Fundamental Aerodynamics and Mechanical Constraints
The rotational speed of a large fan directly influences the volumetric flow rate and static pressure it can generate, as dictated by fan laws. However, increasing RPM beyond the nominal maximum introduces significant challenges. Aerodynamically, higher speeds can lead to increased turbulence, flow separation, and stall on the blade surfaces, thereby reducing aerodynamic efficiency and increasing noise generation. Mechanically, centrifugal forces acting on the fan blades increase with the square of the angular velocity. These forces impose tensile stress on the blade material and the hub structure. Exceeding the material's yield strength can result in permanent deformation or fracture. Similarly, bearings supporting the fan shaft are rated for specific loads, which are directly correlated with the rotational speed and the mass of the rotating assembly. The maximum nominal speed is thus a boundary condition derived from ensuring that these mechanical stresses remain well within established safety factors.
Engineering Standards and Compliance
Industry standards play a pivotal role in defining and verifying the maximum nominal rotation speed. Organizations like AMCA International provide testing procedures and performance criteria for air-moving equipment. These standards often stipulate testing methodologies for determining aerodynamic performance, sound power levels, and mechanical integrity at various operating speeds. Compliance with these standards ensures that a fan's rated maximum nominal rotation speed is a reliable indicator of its safe and effective operational envelope. Manufacturers use these standards to qualify their products, providing specifiers and end-users with objective data for system design and selection. Adherence to these benchmarks is crucial for warranty validity and regulatory compliance in many jurisdictions.
Factors Influencing Maximum Nominal Rotation Speed
- Blade Design and Aerodynamics: Airfoil profile, blade pitch, chord length, and aspect ratio significantly impact the speed at which stall occurs or efficiency drops.

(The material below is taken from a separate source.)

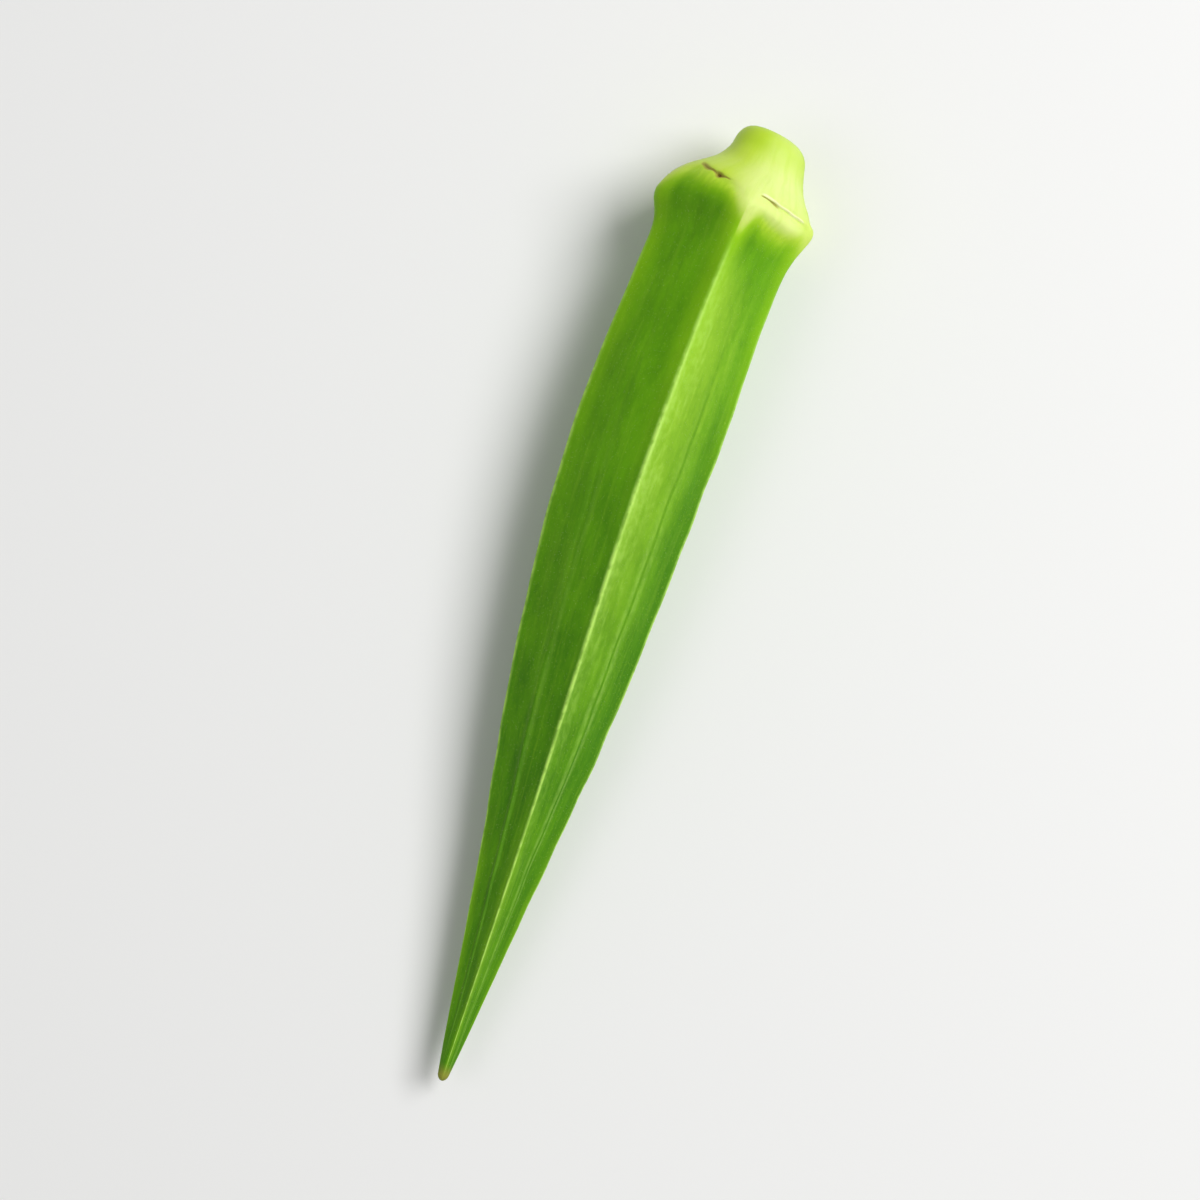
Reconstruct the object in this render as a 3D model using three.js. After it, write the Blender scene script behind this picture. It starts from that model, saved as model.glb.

- Material Properties: The tensile strength, fatigue resistance, and density of the materials used for blades, hub, and shaft are critical determinants of structural integrity under centrifugal load.
- Structural Rigidity: The overall stiffness of the fan assembly and its components must prevent excessive deflection or vibration at high rotational speeds.
- Bearing Capacity: The load rating of the shaft bearings must be sufficient to handle the dynamic forces generated at the maximum nominal speed.
- Motor Power and Torque: While the motor provides the rotational force, its capacity must be matched to the fan's power requirement at the maximum operating speed to prevent overload.
- Environmental Conditions: Operating temperature, air density, and the presence of foreign particles can influence material performance and aerodynamic behavior, sometimes requiring derating of the nominal speed.
Performance Metrics and Derating
The maximum nominal rotation speed is intrinsically linked to other performance metrics such as airflow (CFM or m³/s), static pressure (in. w.g. or Pa), and power consumption (HP or kW). Fan performance curves, generated through standardized testing, graphically represent these relationships. Derating may be necessary when a fan operates in conditions deviating from standard test conditions (e.g., elevated temperatures or altitudes). This involves reducing the operating speed to maintain structural integrity and prevent exceeding the design limits, underscoring the importance of understanding the fan's characteristics beyond its nominal maximum speed.
Applications and System Integration
Large fans with specified maximum nominal rotation speeds are integral components in numerous systems. In industrial settings, they facilitate process cooling, material transport (pneumatic conveying), and large-volume air exchange. In power generation, they are crucial for condenser cooling or gas turbine inlet air cooling. HVAC systems in commercial buildings rely on them for maintaining air quality and thermal comfort. The selection of a fan for a given application involves matching its performance characteristics, including its maximum nominal rotation speed, to the system's requirements, ensuring that the fan operates efficiently and reliably within its designated parameters.
Pros and Cons of High Nominal Speeds
| Advantages | Disadvantages |
| Increased air handling capacity per unit size. | Higher noise generation. |
| Potentially smaller physical footprint for a given airflow. | Increased susceptibility to vibration and wear. |
| Enhanced kinetic energy transfer for certain applications. | Requires more robust motor and drive components. |
| Can achieve higher static pressures. | Increased risk of aerodynamic stall and reduced efficiency if not properly designed. |
| Greater sensitivity to operating condition variations (e.g., dirt buildup). |
Future Trends and Technological Advancements
Research and development continue to focus on optimizing fan designs to achieve higher flow rates and pressures at reduced rotational speeds, thereby mitigating noise and extending operational life. Advancements in computational fluid dynamics (CFD) and finite element analysis (FEA) enable more precise prediction of aerodynamic and structural behavior, allowing for the design of fans with higher specific speeds while maintaining or improving reliability. The integration of variable frequency drives (VFDs) allows for precise control over rotation speed, enabling fans to operate closer to their optimal efficiency points and extending their lifespan by avoiding continuous operation at the absolute maximum nominal speed when not required. Material science innovations, such as the development of advanced composites, also contribute to enabling higher speeds through improved strength-to-weight ratios.